06/08/2020 - 12:23
O novo coronavírus invadiu a vida de Regina Evaristo tão inesperadamente quando no resto do Brasil. Um dia seu filho Alan era um enfermeiro, generoso e cheio de vida, e no dia seguinte estava doente, vindo a falecer 15 dias depois.
Tudo ocorreu tão rápido que a mãe não recebeu um último abraço, adeus ou olhar do seu filho.
Alan, de 38 anos, foi enterrado às pressas por coveiros que vestiam trajes de segurança da cabeça aos pés, uma imagem repetida à exaustão em todo o país, que se aproxima das 100.000 mortes pela pandemia, um registro menor apenas ao dos Estados Unidos.
“É uma ferida aberta”, afirma a mãe de Alan, de 54 anos, diretora da organização de caridade ALEA, que fundou junto com seu filho em 2009 no Rio de Janeiro.

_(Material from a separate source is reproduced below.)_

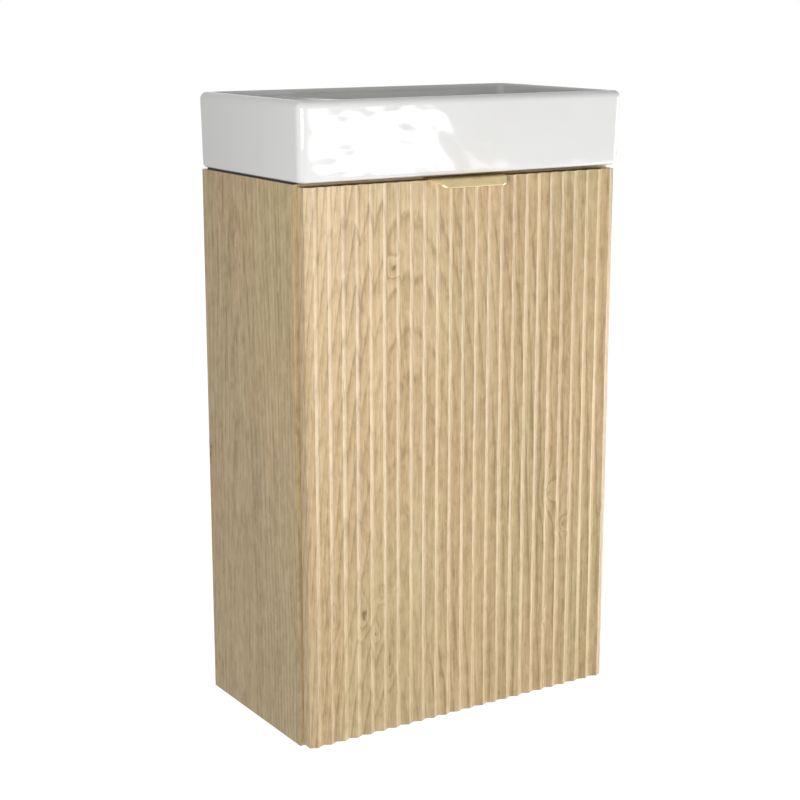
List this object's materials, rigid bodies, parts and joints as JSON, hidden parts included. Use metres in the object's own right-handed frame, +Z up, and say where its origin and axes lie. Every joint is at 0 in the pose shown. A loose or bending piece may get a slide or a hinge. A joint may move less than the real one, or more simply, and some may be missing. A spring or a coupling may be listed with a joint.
{
  "type": "vanity unit with basin",
  "caption": "Wall-hung cloakroom vanity unit: light oak cabinet with a fluted hinged door, slim edge pull, inner shelf and a rectangular white basin with a side tap ledge.",
  "frame": {"origin": "Under the middle of the whole unit's outline, level with the underside of the cabinet.", "axes": "+Z up; +X to the right as seen from the front; +Y towards the wall, so the door and handle face -Y."},
  "size_m": [0.4076, 0.237, 0.683],
  "materials": {
    "oak_board": "matt light oak decor board",
    "oak_front": "matt light oak, fluted upright",
    "white_ceramic": "high gloss white glaze",
    "handle_brass": "satin brushed brass",
    "hinge_nickel": "bright nickel plate",
    "hanger_steel": "zinc plated pressed steel",
    "fastener_steel": "zinc plated steel",
    "cam_zinc": "die-cast grey",
    "beech_dowel": "plain beech",
    "bond_silicone": "dark sealing bead",
    "clear_buffer": "soft clear buffer"
  },
  "bodies": {
    "carcass": {"side_panel_left": "oak_board", "side_panel_right": "oak_board", "bottom_panel": "oak_board", "top_front_rail": "oak_board", "top_back_rail": "oak_board", "lower_back_rail": "oak_board", "dowels": "beech_dowel", "cam_housings": "cam_zinc", "cam_bolts": "fastener_steel", "shelf": "oak_board", "shelf_pins": "fastener_steel", "wall_hanger_left": "hanger_steel", "wall_hanger_right": "hanger_steel", "hanger_screws": "fastener_steel", "basin": "white_ceramic", "basin_bond_strips": "bond_silicone", "lower_hinge_arm": "hinge_nickel", "upper_hinge_arm": "hinge_nickel", "lower_hinge_plate": "hinge_nickel", "upper_hinge_plate": "hinge_nickel", "hinge_plate_screws": "fastener_steel", "hinge_arm_screws": "fastener_steel"},
    "door": {"door_panel": "oak_front", "handle_pull": "handle_brass", "handle_screws": "fastener_steel", "door_bumpers": "clear_buffer", "lower_hinge_cup": "hinge_nickel", "upper_hinge_cup": "hinge_nickel", "lower_hinge_pin": "fastener_steel", "upper_hinge_pin": "fastener_steel", "hinge_cup_screws": "fastener_steel"}
  },
  "joints": [
    {"name": "door_hinge", "type": "hinge", "parent": "carcass", "child": "door", "pos_m": [0.19, -0.0955, 0.3], "axis": [0, 0, 1], "range_deg": [0, 95]}
  ]
}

“A pessoa some. Depois eles te ligam dizendo: ‘ele faleceu’. E você não pode ver, não pode fazer velório. É uma dor elevada à potência máxima”, conta Evaristo.
Alan morreu em 22 de abril, quando o país somava 2.906 óbitos pela COVID-19.
Em vez de ceder à desesperança, Evaristo transformou a pequena ALEA em uma operação de massa. Recolheu doações e entregou milhares de equipamentos de proteção individual e alimentos aos trabalhadores de saúde que atuam em hospitais nas zonas mais pobres do país, fortemente castigadas pelo vírus.
A mãe de Alan preferiu salvar outros médicos e enfermeiros da falta de capacitação, equipamento e recursos que, segundo ela, mataram seu filho.
É uma batalha enorme em um país de dimensões continentais, onde o presidente Jair Bolsonaro provocou divisões ao minimizar o vírus, chamando-o de “gripezinha”.
– Morrer abandonado –
Regina Evaristo, que estudou teologia e contabilidade, teve diversas experiências de trabalho antes de dedicar sua fé cristã à beneficência e entrar em contato com as favelas, onde sua organização atua.
Ainda assim, nada a preparou para as cenas de terror que presenciou nos hospitais públicos, à beira do colapso pela pandemia.
“Tenho vídeos de pessoas (…) no mesmo hospital onde Alan estava que foram abandonadas nas alas porque os profissionais não tinham equipamento de segurança suficiente. Não havia maneira de entrar para levar nem a alimentação”, relata.
“Muitas pessoas morreram abandonadas”, afirma.
Os profissionais de saúde também foram duramente atingidos pela pandemia: mais de 300 enfermeiros e técnicos de enfermagem morreram de COVID-19, um dos números mais altos do mundo, segundo o Conselho Federal de Enfermagem (Cofen).
Os enfermeiros protestaram para exigir o pagamento de salários atrasados e condenar a corrupção desenfreada no sistema público de saúde, que vai do desvio de recursos para a compra de equipamento de proteção aos fundos destinados a hospitais de campanha que nunca foram construídos.
“O que matou mais pessoas não foi a COVID-19, foi a corrupção”, critica.
– Do luto à luta –
Hoje viúva, Regina Evaristo teve três filhos biológicos, dois dos quais morreram, e dez adotivos, entre eles Alan, que chegou à família aos 12 anos.
Ela recorda que Alan se tornou o mediador da família e quem ajudava a manter a paz entre os irmãos e irmãs.
“Quando todo mundo fica bem, eu também fico bem”, conta que Alan dizia.
“Ele era uma pessoa muito equilibrada, voltada à ajuda humanitária. Tinha uma predileção por trabalhar nas emergências”, acrescenta sua mãe.
Alan, com 20 anos de experiência em enfermagem, trabalhava na sala de emergência do hospital público Carlos Chagas, no noroeste do Rio.
No começo da pandemia, ele foi diagnosticado com o coronavírus após apresentar quadro de febre em 7 de abril. Na época, disse aos familiares que não deveriam se preocupar.
Foi internado com problemas respiratórios três dias depois e entubado após mais três dias. Pouco antes, telefonou para a mãe para dizer que estava bem e que quando saísse do hospital, resolveria um problema que ela tinha com o carro.
Foi a última vez que Evaristo falou com o filho.
Alan deixou esposa e uma filha de nove anos.
“Naquele momento de dificuldade eu tinha dois caminhos: ficar somente com a dor e me lamentando, ou colocar em prática o que nós conversávamos sempre: transformar o luto em luta”, conta a mãe.